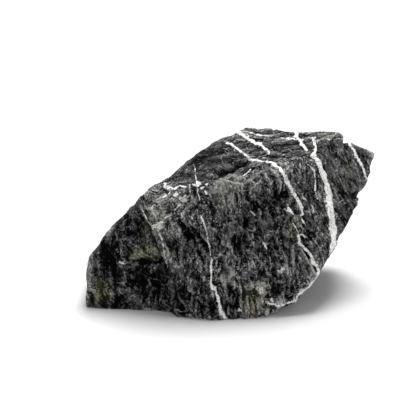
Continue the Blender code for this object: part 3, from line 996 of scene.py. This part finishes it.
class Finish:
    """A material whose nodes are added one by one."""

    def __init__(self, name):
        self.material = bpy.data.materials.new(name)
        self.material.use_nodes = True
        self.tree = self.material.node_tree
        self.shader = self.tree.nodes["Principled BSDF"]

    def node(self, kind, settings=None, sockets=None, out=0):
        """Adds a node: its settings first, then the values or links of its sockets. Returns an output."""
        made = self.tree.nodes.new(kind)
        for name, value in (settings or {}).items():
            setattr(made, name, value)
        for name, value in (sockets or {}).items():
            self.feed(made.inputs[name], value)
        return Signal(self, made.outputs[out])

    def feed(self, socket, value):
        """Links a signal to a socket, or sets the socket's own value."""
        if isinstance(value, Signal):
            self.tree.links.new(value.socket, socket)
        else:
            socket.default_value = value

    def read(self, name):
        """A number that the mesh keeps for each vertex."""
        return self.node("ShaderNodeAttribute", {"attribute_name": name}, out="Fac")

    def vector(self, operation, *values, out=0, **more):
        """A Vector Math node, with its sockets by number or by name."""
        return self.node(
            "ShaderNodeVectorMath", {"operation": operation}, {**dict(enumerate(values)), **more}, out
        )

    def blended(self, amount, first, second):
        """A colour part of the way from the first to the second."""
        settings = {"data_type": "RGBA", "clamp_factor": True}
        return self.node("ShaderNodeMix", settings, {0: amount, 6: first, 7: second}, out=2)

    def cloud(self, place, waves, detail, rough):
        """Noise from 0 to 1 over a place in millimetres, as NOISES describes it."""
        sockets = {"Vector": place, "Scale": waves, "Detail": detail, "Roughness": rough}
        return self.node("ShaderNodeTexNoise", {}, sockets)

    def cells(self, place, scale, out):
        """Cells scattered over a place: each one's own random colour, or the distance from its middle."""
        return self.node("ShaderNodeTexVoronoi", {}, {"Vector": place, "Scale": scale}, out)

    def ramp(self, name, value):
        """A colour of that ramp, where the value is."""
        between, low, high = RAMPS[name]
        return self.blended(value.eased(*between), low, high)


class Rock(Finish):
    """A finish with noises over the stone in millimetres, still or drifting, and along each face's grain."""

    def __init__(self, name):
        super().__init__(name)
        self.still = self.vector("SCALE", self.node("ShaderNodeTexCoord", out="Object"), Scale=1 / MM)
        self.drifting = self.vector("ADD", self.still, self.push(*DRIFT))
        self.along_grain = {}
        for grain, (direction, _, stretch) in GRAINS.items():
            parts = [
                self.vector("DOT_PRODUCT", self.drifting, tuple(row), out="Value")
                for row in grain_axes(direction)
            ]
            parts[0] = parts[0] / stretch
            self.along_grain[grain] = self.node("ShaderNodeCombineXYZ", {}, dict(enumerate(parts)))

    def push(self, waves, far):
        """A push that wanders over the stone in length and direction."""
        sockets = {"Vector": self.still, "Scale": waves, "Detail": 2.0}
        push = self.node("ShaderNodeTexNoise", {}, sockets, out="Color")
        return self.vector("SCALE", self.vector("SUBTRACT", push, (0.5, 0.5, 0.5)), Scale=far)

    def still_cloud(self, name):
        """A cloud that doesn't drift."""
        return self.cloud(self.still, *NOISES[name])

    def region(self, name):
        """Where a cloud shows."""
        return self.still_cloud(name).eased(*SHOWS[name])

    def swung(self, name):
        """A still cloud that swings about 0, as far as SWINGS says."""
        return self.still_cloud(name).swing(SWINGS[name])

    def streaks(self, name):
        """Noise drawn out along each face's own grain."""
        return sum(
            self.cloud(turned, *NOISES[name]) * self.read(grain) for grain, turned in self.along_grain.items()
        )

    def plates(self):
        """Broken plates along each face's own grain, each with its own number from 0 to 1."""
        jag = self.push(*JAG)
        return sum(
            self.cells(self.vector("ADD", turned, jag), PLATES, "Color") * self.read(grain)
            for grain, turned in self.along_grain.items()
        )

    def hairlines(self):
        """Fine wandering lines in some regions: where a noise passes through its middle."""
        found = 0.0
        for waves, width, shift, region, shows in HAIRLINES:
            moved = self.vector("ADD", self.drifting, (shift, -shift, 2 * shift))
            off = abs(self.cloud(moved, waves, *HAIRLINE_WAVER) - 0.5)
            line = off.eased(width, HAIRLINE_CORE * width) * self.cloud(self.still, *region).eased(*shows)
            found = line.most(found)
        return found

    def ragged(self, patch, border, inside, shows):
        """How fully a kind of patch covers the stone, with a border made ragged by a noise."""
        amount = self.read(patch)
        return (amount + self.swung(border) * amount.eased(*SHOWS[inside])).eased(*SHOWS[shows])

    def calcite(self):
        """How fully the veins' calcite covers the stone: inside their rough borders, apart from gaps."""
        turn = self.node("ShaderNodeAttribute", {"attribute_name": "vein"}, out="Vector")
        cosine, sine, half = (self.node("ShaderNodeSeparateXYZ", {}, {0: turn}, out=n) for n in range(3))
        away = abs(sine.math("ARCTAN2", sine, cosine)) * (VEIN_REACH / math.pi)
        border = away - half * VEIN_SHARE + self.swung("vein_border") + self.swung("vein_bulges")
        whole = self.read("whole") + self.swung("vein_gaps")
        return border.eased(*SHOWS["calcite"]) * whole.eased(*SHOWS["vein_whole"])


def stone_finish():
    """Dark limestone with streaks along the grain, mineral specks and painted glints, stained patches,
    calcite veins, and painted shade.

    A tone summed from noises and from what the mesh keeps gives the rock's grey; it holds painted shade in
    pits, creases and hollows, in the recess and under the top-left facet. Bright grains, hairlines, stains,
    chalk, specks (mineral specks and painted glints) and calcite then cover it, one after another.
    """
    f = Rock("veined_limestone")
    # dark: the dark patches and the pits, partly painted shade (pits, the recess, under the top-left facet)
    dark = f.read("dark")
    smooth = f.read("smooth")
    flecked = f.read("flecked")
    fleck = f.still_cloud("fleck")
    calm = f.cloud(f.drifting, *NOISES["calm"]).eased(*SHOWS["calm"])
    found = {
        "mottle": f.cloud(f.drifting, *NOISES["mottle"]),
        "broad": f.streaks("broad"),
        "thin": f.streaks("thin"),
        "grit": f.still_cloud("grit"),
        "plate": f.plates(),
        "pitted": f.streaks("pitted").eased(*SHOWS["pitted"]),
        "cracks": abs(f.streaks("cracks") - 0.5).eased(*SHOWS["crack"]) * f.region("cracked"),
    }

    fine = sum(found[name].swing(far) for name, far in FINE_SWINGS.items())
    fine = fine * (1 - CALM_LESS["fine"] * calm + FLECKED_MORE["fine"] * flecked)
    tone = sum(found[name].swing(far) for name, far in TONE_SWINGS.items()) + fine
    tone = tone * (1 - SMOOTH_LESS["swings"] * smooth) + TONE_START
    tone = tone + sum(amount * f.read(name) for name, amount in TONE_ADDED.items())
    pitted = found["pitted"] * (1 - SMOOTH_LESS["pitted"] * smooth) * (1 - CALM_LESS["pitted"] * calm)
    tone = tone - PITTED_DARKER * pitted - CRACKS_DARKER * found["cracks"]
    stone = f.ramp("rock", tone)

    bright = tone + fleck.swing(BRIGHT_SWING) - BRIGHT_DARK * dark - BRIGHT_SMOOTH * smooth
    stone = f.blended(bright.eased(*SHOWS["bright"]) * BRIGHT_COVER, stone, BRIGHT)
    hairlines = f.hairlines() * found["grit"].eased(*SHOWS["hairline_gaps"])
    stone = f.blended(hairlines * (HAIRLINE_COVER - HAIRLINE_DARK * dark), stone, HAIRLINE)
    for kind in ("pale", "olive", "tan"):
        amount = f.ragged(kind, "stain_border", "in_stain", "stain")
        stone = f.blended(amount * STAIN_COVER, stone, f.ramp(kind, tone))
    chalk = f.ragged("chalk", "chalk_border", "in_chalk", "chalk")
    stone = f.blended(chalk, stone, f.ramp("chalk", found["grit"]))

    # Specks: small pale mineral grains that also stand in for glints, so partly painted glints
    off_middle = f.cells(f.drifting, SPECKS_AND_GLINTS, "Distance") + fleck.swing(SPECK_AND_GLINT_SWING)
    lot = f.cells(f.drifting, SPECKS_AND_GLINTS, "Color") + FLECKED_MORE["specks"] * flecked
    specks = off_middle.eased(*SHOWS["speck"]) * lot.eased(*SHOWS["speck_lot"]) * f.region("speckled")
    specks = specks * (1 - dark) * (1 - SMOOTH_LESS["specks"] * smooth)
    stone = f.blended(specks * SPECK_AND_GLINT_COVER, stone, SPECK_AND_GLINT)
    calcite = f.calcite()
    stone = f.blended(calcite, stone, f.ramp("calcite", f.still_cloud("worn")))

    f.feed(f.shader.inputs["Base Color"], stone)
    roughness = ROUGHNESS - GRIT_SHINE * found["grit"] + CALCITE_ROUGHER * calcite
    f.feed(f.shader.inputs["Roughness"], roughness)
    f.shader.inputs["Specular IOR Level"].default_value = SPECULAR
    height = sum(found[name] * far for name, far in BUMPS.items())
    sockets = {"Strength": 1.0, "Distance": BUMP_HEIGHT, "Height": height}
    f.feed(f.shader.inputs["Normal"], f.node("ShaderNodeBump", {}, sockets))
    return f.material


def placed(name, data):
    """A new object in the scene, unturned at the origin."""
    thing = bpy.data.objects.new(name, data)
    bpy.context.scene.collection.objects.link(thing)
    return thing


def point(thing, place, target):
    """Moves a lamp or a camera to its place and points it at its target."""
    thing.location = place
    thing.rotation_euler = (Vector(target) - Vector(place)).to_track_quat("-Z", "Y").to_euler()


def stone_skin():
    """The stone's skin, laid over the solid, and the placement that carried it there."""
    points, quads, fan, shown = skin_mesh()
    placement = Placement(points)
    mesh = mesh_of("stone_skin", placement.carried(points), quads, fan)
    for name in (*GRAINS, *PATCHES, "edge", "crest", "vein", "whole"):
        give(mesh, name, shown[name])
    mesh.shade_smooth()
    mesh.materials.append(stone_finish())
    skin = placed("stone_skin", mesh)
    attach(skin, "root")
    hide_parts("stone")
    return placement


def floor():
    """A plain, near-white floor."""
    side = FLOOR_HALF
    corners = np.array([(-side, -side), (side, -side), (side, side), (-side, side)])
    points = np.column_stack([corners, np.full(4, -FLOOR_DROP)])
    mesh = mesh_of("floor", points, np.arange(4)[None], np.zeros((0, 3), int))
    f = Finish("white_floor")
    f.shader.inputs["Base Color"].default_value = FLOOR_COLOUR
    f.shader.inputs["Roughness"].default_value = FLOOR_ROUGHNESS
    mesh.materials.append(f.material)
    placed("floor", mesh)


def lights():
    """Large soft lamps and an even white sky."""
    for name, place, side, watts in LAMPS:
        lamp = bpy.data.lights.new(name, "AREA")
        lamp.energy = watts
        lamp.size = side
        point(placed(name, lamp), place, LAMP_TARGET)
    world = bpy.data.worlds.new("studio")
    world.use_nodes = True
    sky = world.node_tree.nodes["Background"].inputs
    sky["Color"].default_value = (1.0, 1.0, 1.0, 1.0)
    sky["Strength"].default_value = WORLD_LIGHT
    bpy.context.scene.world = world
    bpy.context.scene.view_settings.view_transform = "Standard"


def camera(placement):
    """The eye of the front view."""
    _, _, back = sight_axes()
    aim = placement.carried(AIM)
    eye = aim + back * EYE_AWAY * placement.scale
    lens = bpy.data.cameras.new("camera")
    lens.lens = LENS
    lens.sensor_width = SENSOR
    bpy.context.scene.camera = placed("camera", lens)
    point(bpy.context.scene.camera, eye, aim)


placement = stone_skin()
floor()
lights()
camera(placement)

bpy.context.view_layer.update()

----

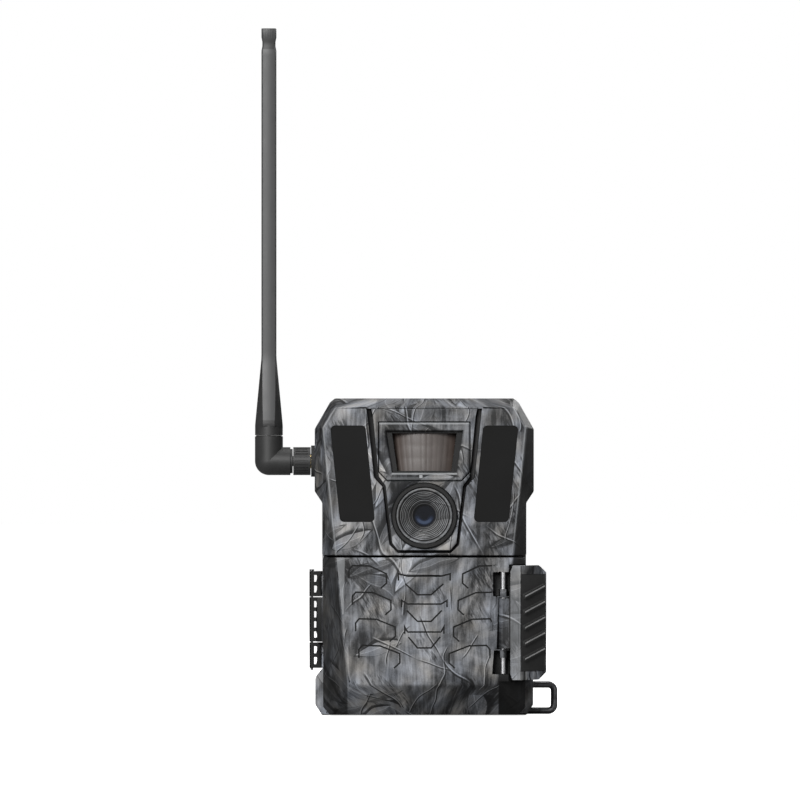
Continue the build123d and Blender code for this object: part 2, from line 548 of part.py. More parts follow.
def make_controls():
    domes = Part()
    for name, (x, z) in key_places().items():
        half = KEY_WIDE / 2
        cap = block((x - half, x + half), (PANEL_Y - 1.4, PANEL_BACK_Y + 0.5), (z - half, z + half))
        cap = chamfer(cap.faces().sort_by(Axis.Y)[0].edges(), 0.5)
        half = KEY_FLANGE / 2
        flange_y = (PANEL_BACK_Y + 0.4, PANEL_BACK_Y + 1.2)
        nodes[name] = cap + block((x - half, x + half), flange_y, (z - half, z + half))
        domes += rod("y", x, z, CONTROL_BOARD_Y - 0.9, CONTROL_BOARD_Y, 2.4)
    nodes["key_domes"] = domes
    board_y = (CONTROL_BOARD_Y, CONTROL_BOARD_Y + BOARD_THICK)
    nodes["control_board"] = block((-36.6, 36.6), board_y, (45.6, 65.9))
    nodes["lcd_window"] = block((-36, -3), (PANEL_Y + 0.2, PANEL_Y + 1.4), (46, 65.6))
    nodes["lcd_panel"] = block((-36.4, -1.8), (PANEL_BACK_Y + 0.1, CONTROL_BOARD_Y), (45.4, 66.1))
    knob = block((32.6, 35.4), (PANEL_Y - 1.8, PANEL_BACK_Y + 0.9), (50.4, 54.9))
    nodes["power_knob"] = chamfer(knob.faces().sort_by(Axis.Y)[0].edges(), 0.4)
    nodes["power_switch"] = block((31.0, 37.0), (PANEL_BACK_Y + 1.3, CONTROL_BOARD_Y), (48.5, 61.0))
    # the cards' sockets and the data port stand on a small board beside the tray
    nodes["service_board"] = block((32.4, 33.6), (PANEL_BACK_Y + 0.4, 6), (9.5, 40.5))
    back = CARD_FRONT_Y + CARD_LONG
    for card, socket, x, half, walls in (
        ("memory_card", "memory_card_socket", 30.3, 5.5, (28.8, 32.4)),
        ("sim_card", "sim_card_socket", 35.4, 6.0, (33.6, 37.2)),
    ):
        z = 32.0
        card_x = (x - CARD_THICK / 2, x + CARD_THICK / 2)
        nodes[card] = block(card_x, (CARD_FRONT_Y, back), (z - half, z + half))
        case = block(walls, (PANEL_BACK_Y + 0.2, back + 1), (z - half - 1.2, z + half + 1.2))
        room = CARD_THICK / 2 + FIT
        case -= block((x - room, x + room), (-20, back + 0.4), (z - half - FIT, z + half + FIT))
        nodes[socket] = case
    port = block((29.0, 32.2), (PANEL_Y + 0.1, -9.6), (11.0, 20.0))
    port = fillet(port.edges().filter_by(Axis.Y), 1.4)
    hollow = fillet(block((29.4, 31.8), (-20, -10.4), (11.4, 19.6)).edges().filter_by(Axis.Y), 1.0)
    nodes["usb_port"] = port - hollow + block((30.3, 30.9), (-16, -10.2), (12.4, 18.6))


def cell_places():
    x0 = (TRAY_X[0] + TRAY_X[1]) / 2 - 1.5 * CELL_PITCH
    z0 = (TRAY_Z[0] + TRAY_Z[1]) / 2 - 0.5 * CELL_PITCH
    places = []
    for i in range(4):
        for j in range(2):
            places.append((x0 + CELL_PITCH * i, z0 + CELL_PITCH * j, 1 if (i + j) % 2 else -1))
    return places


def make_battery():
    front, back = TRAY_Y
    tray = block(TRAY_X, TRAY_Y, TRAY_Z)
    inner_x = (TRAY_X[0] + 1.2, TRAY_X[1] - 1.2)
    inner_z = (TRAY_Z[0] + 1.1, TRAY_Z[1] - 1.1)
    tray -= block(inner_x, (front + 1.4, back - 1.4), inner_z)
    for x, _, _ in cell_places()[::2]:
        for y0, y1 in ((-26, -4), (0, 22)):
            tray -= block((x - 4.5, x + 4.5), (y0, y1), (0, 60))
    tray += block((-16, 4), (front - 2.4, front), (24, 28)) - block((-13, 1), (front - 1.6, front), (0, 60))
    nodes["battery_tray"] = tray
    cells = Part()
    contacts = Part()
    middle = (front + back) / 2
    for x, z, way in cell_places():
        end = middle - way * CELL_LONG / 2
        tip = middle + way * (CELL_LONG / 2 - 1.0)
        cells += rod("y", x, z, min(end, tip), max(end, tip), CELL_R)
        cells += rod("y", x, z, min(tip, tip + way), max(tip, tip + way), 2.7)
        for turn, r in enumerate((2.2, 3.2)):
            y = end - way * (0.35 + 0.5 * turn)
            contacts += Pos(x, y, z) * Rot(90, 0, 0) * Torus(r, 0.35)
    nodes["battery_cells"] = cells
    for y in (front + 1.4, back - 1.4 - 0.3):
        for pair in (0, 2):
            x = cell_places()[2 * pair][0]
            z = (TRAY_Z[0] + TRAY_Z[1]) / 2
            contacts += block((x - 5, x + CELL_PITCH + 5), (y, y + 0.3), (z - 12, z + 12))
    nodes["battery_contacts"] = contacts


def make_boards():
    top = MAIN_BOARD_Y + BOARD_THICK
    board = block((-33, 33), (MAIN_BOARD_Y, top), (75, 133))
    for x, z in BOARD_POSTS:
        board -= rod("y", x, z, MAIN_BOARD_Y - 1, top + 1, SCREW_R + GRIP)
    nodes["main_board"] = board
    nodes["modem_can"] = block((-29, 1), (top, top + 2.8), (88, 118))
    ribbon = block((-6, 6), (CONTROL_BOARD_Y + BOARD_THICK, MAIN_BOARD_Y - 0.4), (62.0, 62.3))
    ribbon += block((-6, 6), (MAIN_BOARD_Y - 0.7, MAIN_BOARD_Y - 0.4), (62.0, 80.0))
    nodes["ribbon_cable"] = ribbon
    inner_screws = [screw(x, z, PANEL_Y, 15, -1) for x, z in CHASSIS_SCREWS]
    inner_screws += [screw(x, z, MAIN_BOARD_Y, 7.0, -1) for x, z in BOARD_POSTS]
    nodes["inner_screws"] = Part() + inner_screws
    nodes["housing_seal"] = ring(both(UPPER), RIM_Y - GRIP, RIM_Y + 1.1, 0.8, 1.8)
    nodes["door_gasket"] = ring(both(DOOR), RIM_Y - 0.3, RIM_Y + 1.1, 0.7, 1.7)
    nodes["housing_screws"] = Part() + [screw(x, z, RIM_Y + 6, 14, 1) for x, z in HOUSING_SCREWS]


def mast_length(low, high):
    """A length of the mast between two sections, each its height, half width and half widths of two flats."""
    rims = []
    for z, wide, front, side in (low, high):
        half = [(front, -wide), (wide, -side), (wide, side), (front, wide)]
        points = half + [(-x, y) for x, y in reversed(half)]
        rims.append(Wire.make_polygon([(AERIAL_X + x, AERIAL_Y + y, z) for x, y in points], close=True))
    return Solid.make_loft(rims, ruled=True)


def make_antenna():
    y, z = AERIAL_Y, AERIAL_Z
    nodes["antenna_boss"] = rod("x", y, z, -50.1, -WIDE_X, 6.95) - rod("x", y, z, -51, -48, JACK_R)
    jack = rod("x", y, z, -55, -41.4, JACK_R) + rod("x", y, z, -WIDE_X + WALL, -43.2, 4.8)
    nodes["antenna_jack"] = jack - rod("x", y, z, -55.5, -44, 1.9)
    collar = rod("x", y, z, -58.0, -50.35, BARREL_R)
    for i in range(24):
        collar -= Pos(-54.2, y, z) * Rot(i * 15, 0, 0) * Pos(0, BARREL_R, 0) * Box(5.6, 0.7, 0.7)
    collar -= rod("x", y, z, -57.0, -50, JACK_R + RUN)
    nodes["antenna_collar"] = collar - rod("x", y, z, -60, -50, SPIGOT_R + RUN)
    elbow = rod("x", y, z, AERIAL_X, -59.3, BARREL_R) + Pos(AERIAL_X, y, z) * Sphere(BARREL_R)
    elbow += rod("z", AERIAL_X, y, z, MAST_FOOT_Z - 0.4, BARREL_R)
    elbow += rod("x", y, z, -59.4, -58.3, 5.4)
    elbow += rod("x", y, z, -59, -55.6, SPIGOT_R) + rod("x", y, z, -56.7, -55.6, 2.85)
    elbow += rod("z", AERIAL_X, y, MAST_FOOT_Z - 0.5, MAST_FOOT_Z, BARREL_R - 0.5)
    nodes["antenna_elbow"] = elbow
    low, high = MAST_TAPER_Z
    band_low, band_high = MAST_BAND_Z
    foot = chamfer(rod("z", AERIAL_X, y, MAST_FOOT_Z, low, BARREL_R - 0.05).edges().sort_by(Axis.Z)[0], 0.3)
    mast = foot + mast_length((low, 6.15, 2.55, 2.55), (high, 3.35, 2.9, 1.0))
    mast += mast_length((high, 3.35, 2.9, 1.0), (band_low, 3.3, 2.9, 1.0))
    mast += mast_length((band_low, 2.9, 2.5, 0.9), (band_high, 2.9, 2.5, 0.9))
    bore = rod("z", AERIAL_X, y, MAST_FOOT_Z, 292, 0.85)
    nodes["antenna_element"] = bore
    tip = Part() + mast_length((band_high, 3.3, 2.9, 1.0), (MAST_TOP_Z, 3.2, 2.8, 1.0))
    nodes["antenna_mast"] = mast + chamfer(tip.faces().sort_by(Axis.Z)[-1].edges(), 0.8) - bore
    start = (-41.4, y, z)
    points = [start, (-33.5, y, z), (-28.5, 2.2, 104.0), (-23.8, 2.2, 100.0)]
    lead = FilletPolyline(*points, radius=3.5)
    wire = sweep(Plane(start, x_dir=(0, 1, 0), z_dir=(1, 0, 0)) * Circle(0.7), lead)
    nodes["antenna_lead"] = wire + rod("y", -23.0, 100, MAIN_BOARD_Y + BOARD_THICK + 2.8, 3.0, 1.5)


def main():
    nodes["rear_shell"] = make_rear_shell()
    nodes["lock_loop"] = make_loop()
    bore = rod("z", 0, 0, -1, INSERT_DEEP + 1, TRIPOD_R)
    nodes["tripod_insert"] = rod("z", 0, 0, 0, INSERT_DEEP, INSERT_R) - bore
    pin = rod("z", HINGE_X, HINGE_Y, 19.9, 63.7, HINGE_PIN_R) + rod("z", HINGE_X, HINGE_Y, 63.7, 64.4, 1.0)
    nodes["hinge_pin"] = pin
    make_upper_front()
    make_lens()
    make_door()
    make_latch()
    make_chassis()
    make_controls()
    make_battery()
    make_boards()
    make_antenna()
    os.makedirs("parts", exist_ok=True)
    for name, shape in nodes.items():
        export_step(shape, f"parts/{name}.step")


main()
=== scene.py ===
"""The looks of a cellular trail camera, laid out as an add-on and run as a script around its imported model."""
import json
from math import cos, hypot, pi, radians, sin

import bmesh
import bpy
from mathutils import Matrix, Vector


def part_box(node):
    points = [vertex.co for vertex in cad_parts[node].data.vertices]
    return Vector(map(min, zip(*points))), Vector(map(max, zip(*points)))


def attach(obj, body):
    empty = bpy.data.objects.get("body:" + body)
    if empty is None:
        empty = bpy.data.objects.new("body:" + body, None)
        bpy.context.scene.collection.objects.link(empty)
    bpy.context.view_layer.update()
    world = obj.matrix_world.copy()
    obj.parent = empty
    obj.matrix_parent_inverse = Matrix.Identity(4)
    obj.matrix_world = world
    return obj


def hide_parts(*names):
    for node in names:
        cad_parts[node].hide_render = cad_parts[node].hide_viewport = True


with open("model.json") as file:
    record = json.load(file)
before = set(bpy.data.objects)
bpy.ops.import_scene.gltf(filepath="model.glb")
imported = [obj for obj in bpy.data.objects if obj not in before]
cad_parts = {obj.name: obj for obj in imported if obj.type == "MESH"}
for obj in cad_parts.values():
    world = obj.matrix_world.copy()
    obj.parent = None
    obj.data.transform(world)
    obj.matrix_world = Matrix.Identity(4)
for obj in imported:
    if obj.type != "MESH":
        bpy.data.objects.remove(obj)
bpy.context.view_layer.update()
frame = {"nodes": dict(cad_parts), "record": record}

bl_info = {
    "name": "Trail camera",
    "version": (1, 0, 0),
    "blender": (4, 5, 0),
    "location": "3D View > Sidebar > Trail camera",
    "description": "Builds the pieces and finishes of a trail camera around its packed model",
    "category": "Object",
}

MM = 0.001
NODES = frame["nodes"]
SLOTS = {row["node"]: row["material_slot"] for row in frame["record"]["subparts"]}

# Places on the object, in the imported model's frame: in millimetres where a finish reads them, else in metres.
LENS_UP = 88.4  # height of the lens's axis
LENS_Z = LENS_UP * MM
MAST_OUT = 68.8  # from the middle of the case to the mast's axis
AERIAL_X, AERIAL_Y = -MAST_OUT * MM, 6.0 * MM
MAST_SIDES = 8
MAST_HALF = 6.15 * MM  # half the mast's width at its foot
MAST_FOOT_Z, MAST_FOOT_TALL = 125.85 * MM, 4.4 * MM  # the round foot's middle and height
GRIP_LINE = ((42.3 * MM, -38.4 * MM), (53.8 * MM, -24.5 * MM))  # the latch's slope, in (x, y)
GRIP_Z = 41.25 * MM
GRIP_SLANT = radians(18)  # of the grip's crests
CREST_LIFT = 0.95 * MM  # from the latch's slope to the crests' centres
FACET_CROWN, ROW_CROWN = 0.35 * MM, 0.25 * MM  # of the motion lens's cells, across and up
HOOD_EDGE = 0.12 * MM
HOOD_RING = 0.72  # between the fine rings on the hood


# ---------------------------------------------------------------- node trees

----

DIRECTIVE:
Write out, from the lines above, only those from the line with "Continue the Blender" to the line with "material whose nodes", exactly as given, including the first and the last.

PROBLEM SOLUTION:
Continue the Blender code for this object: part 3, from line 996 of scene.py. This part finishes it.
class Finish:
    """A material whose nodes are added one by one."""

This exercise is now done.